> **Written problem**: From the records below, extract only the lines running from the line with "clear_scene()" to the line with "record = json.load(file)", both lines included, reproducing them exactly.

> **Data for this exercise**:

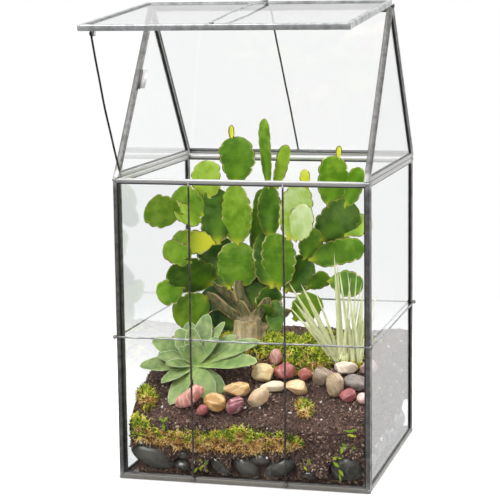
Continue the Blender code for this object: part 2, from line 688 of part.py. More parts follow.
def soil_block():
    """Closed block of soil from the stones to the ground's surface."""
    left, right = -INNER_HALF_WIDTH + BED_LEFT_GAP, INNER_HALF_WIDTH - PLAY
    front = -INNER_HALF_DEPTH + PLAY
    shape = bmesh.new()
    bmesh.ops.create_grid(shape, x_segments=SOIL_STEPS, y_segments=SOIL_STEPS, size=0.5)
    for vertex in shape.verts:
        vertex.co.x = (left + right) / 2 + vertex.co.x * (right - left)
        vertex.co.y *= -2 * front
        vertex.co.z = ground(vertex.co.x, vertex.co.y)
    grown = bmesh.ops.extrude_face_region(shape, geom=shape.faces[:])["geom"]
    for vertex in (part for part in grown if isinstance(part, bmesh.types.BMVert)):
        vertex.co.z = STONE_TOP + PLAY
    floor = [part for part in grown if isinstance(part, bmesh.types.BMFace)]
    bmesh.ops.dissolve_faces(shape, faces=floor)
    return from_bmesh("soil", shape)


def build_bed(soil_skin, moss_skin):
    """Moss and the soil that holds it, with plain holes for the roots."""
    left, right = -INNER_HALF_WIDTH + BED_LEFT_GAP, INNER_HALF_WIDTH - PLAY
    front = -INNER_HALF_DEPTH + PLAY
    cavity = box("cavity", (left - 2 * MM, front, PAN_DEPTH + PLAY), (right, -front, WALL_HEIGHT))
    band = cut(moss_band("moss_band", 0), [cavity], "INTERSECT")
    place(band, "moss_band", moss_skin, smooth=0.8)
    cutters = [moss_band("band_room", PLAY)]
    for name, (middle, spread, height, count, seed) in MOSS_PATCHES.items():
        patch = united(name, moss_patch(middle, spread, height, count, 0, seed))
        place(patch, name, moss_skin, smooth=0.8)
        cutters.append(united(name + "_room", moss_patch(middle, spread, height, count, PLAY, seed)))
    for (x, y), radius, depth in (
            (TRUNK_PLACE, TRUNK_ROOT_RADIUS + 2 * PLAY, TRUNK_ROOT_DEPTH + PLAY),
            (ROSETTE_PLACE, ROOT_RADIUS + PLAY, ROOT_DEPTH + PLAY),
            (AIR_PLANT_PLACE, ROOT_RADIUS + PLAY, ROOT_DEPTH + PLAY)):
        top = ground(x, y)
        cutters.append(rod("root_hole", (x, y, top - depth), (x, y, top + ROOT_HOLE_ABOVE), radius, 20))
    place(cut(soil_block(), cutters), "soil", soil_skin, smooth=0.8)


def build_pebbles():
    """River pebbles that rest on the soil, each lowered until it almost touches."""
    colours = {
        "pink": (0.62, 0.28, 0.25), "red_chip": (0.45, 0.08, 0.06), "orange": (0.5, 0.24, 0.12),
        "yellow": (0.62, 0.45, 0.22), "plum": (0.3, 0.12, 0.14), "sand": (0.66, 0.52, 0.36),
        "cream": (0.8, 0.74, 0.62), "tan": (0.56, 0.42, 0.28), "brick": (0.46, 0.12, 0.1),
        "peach": (0.72, 0.5, 0.36), "russet": (0.42, 0.12, 0.08), "umber": (0.26, 0.2, 0.16),
        "striped": (0.6, 0.48, 0.34), "shell": (0.76, 0.6, 0.54), "mauve": (0.4, 0.28, 0.32),
        "slate": (0.18, 0.16, 0.15), "scarlet": (0.5, 0.09, 0.07), "blush": (0.7, 0.48, 0.44),
        "bead": (0.7, 0.45, 0.42), "rose": (0.66, 0.36, 0.33),
    }
    for index, (name, (x, y, wide, deep, tall)) in enumerate(PEBBLES.items()):
        turn = 0.5 * math.sin(index * 2.4)
        stone = lump(name, (x * MM, y * MM, 0), (wide * MM, deep * MM, tall * MM), turn=turn)
        lift = max(ground(vertex.co.x, vertex.co.y) - vertex.co.z for vertex in stone.data.vertices)
        for vertex in stone.data.vertices:
            vertex.co.z += lift + 2 * PLAY
        place(stone, "pebble_" + name, make_material("pebble_" + name, colours[name], 0.45), smooth=1.2)


def pad_outline(length, width):
    """Crenate outline of a cactus pad: narrow at its foot, widest past the middle."""
    sides = []
    for step in range(PAD_STEPS + 1):
        share = step / PAD_STEPS
        body = (1 - abs(2 * share ** 1.12 - 1) ** 2.7) ** 0.5
        tooth = 1.04 if step % 2 else 0.93
        half = max(width / 2 * body * tooth, min(3.2 * MM, width * 0.28) * (1 - share))
        sides.append((half, share * (length + PAD_SINK) - PAD_SINK))
    right = [(half, along) for half, along in sides if half > 0.2 * MM]
    tip = (0, length)
    left = [(-half, along) for half, along in reversed(right)]
    return right + [tip] + left


def pad_axes(tilt, lean, twist):
    """Directions along and across a pad."""
    turn = Matrix.Rotation(math.radians(tilt), 3, "Y") @ Matrix.Rotation(math.radians(lean), 3, "X")
    along = turn @ UP
    across = turn @ Matrix.Rotation(math.radians(twist), 3, "Z") @ Vector((1, 0, 0))
    return along, across


def build_cactus(skin):
    """Woody trunk and its chains of flat crenate pads, in one body."""
    x, y = TRUNK_PLACE
    top = ground(x, y)
    stem = [(x, y, top - TRUNK_ROOT_DEPTH), (x, y, top + 2 * MM), (x + 2 * MM, y, top + 12 * MM),
            (x - 2 * MM, y - 2 * MM, top + 28 * MM), (x - 8 * MM, y - 2 * MM, top + 46 * MM),
            (x - 10 * MM, y, top + TRUNK_HEIGHT + 3 * MM)]
    trunk = tube("trunk", stem, TRUNK_ROOT_RADIUS, (1, 0.95, 0.72, 0.56, 0.42, 0.28), resolution=3)
    foot = Vector((x, y, top))
    lean = Vector((-10 * MM, 0, TRUNK_HEIGHT))
    grown = {"trunk": (foot, lean.normalized(), Vector((1, 0, 0)), lean.length, 26 * MM)}
    pieces = [trunk]
    for limb in LIMBS:
        pieces.append(tube("limb", [foot + Vector(point) * MM for point in limb], 4.5 * MM,
                           [1 - 0.12 * step for step in range(len(limb))]))
    for name, (parent, along_at, across_at, length, width, tilt, lean, twist) in PADS.items():
        start, along, across, parent_length, parent_width = grown[parent]
        base = start + along * parent_length * along_at + across * parent_width / 2 * across_at
        along, across = pad_axes(tilt, lean, twist)
        pad = plate(name, pad_outline(length * MM, width * MM), -PAD_DEPTH / 2, PAD_DEPTH / 2)
        pad.data.transform(facing(base, across, along))
        grown[name] = (base, along, across, length * MM, width * MM)
        pieces.append(pad)
    place(united("cactus", pieces), "cactus", skin)


def blade(name, base, heading, axis, rise, length, width, arch, depth, steps, widest, cup=0.0):
    """Pointed leaf from a grid with Solidify: it leaves a stem's axis at a heading and arches."""
    side_way = axis.orthogonal().normalized()
    if axis.cross(UP).length > 0.01:
        side_way = UP.cross(axis).normalized()
    flat = Matrix.Rotation(heading, 3, axis) @ side_way
    across = axis.cross(flat)
    shape = bmesh.new()
    bmesh.ops.create_grid(shape, x_segments=2 if cup else 1, y_segments=steps, size=0.5)
    rows = {}
    spot, angle = Vector(base), rise
    for step in range(steps + 1):
        rows[step] = (spot.copy(), angle)
        spot += (flat * math.cos(angle) + axis * math.sin(angle)) * length / steps
        angle += arch / steps
    for vertex in shape.verts:
        share = vertex.co.y + 0.5
        spot, angle = rows[round(share * steps)]
        swell = (1 - abs(share - widest) / max(widest, 1 - widest)) ** 0.6 if share < 1 else 0
        half = width / 2 * max(swell, 0.14)
        side = 2 * vertex.co.x
        normal = axis * math.cos(angle) - flat * math.sin(angle)
        vertex.co = spot + across * half * side + normal * cup * half * side ** 2
    obj = from_bmesh(name, shape)
    wall = obj.modifiers.new("wall", "SOLIDIFY")
    wall.thickness = depth
    wall.offset = 0
    baked(obj)
    shape = bmesh.new()
    shape.from_mesh(obj.data)
    bmesh.ops.recalc_face_normals(shape, faces=shape.faces)
    bmesh.ops.triangulate(shape, faces=shape.faces)
    shape.to_mesh(obj.data)
    shape.free()
    return obj


def build_rosette(skin):
    """Rosette succulent that leans to the front: layers of pointed leaves round a short stem."""
    x, y = ROSETTE_PLACE
    top = ground(x, y)
    axis = Vector((0, -math.sin(ROSETTE_TILT), math.cos(ROSETTE_TILT)))
    heart = Vector((x, y - 8 * MM, top + ROSETTE_HEIGHT))
    stem = [(x, y, top - ROOT_DEPTH), (x, y, top + 3 * MM), (x, y - 3 * MM, top + 14 * MM), heart]
    pieces = [tube("stem", stem, ROOT_RADIUS), lump("heart", heart, (8 * MM, 8 * MM, 8 * MM))]
    for count, length, width, rise, arch, start in ROSETTE_LAYERS:
        for index in range(count):
            heading = start + math.tau * index / count
            reach = 1 + 0.05 * math.sin(index * 2.7 + count) + 0.28 * max(0, math.cos(heading))
            steep = math.radians(rise + 5 * math.sin(index * 1.9))
            pieces.append(blade("leaf", heart, heading, axis, steep, length * reach * MM, width * MM,
                                math.radians(arch), 1.6 * MM, steps=4, widest=0.55, cup=0.25))
    place(united("rosette", pieces), "rosette", skin)


def build_air_plant(skin):
    """Air plant: a tuft of narrow leaves that fan upwards."""
    x, y = AIR_PLANT_PLACE
    top = ground(x, y)
    core = Vector((x, y, top + 6 * MM))
    pieces = [rod("foot", (x, y, top - ROOT_DEPTH), core, ROOT_RADIUS, 12),
              lump("heart", core, (7 * MM, 7 * MM, 6 * MM))]
    for heading, length, rise, arch in AIR_LEAVES:
        pieces.append(blade("leaf", core, math.radians(heading), UP, math.radians(rise), length * MM,
                            AIR_LEAF_WIDTH, math.radians(-arch), 1.3 * MM, steps=5, widest=0.12))
    place(united("air_plant", pieces), "air_plant", skin)


def build():
    """Make every material and piece."""
    metal = make_material("aged_came", (0.42, 0.41, 0.39), 0.42, 0.9)
    dark_metal = make_material("dark_wire", (0.05, 0.045, 0.04), 0.5, 0.7)
    glass = make_material("clear_glass", (0.93, 0.96, 0.97), 0.03, 0.0, 1.0)
    build_walls(metal, glass)
    build_roof(metal, glass)
    build_prop(dark_metal)
    build_trim(metal, dark_metal)
    build_stones(make_material("black_stone", (0.03, 0.03, 0.035), 0.25))
    soil_skin = make_material("soil", (0.07, 0.045, 0.03), 0.95)
    build_bed(soil_skin, make_material("moss", (0.3, 0.3, 0.08), 0.95))
    build_pebbles()
    build_cactus(make_material("pad_green", (0.24, 0.36, 0.14), 0.55))
    build_rosette(make_material("rosette_green", (0.42, 0.52, 0.36), 0.55))
    build_air_plant(make_material("air_plant_green", (0.62, 0.64, 0.42), 0.7))


clear_scene()
PARTS = bpy.data.collections.new("geometric_glass_terrarium")
CUTTERS = bpy.data.collections.new("cutters")
WORK = bpy.data.collections.new("work")
for collection in (PARTS, CUTTERS, WORK):
    bpy.context.scene.collection.children.link(collection)
build()
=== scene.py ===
"""Looks for a planted glass terrarium with a gabled roof and a propped lid.

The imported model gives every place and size. This script dresses it: aged came with soldered
mitres, clear panes, a pad cactus, a rosette, an air plant, moss, river pebbles, soil with
perlite and polished drainage stones, softly lit on a pale floor.
"""
from __future__ import annotations

import json
import logging
import random
from dataclasses import dataclass
from enum import Enum
from math import atan2, copysign, cos, exp, hypot, pi, radians, sin, sqrt, tau

import bmesh
import bpy
from mathutils import Matrix, Vector, noise

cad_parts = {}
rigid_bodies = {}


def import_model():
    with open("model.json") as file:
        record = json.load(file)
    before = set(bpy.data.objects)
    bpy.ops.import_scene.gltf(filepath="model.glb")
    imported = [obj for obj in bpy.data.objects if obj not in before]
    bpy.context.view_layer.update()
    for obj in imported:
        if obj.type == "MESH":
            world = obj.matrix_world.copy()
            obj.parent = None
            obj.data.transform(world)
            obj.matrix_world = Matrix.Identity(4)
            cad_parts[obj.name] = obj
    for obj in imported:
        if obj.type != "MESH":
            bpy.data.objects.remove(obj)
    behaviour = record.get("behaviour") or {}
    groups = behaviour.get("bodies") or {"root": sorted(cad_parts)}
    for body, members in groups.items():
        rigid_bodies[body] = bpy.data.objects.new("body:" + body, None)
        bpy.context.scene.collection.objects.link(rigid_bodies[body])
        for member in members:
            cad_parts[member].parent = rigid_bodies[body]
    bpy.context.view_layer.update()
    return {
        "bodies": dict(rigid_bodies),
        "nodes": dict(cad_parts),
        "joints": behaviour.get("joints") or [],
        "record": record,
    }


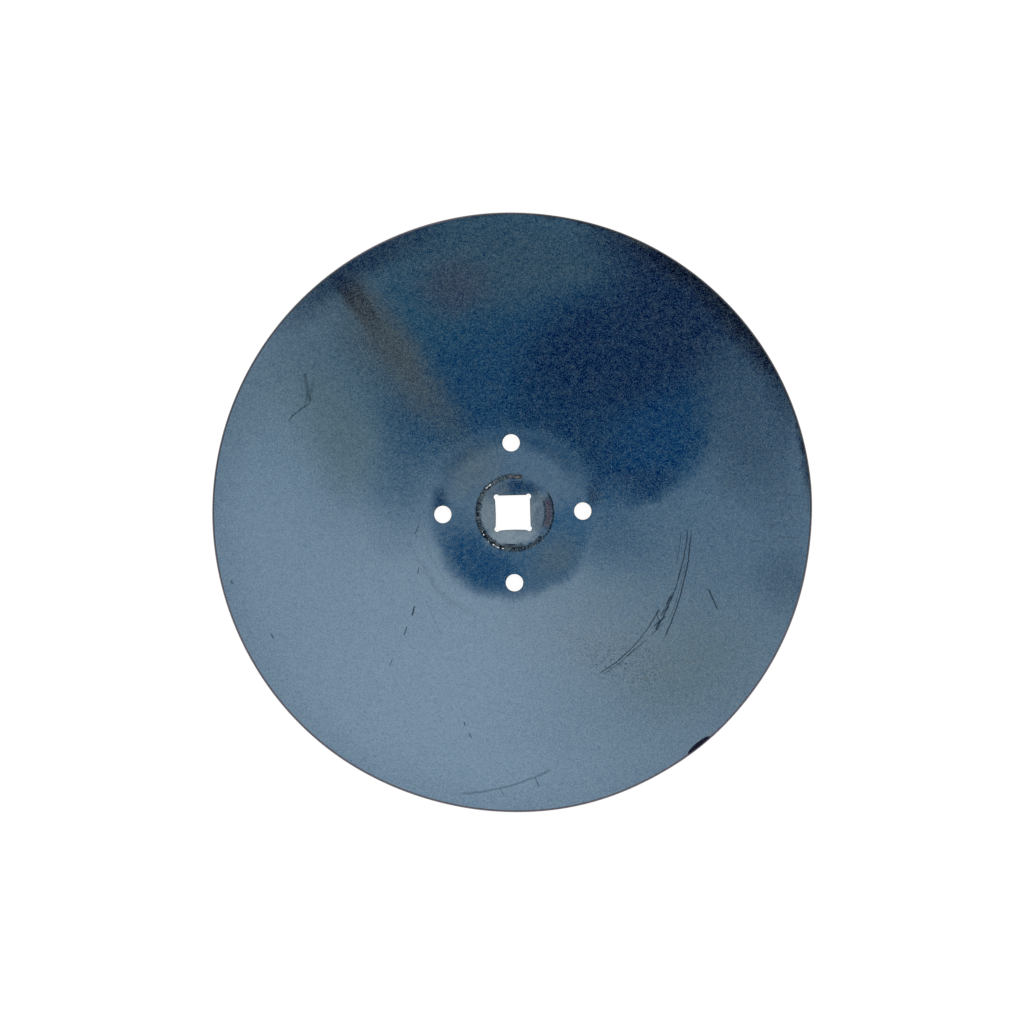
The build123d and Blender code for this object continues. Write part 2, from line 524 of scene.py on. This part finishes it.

> **Answer below**:
clear_scene()
PARTS = bpy.data.collections.new("geometric_glass_terrarium")
CUTTERS = bpy.data.collections.new("cutters")
WORK = bpy.data.collections.new("work")
for collection in (PARTS, CUTTERS, WORK):
    bpy.context.scene.collection.children.link(collection)
build()
=== scene.py ===
"""Looks for a planted glass terrarium with a gabled roof and a propped lid.

The imported model gives every place and size. This script dresses it: aged came with soldered
mitres, clear panes, a pad cactus, a rosette, an air plant, moss, river pebbles, soil with
perlite and polished drainage stones, softly lit on a pale floor.
"""
from __future__ import annotations

import json
import logging
import random
from dataclasses import dataclass
from enum import Enum
from math import atan2, copysign, cos, exp, hypot, pi, radians, sin, sqrt, tau

import bmesh
import bpy
from mathutils import Matrix, Vector, noise

cad_parts = {}
rigid_bodies = {}


def import_model():
    with open("model.json") as file:
        record = json.load(file)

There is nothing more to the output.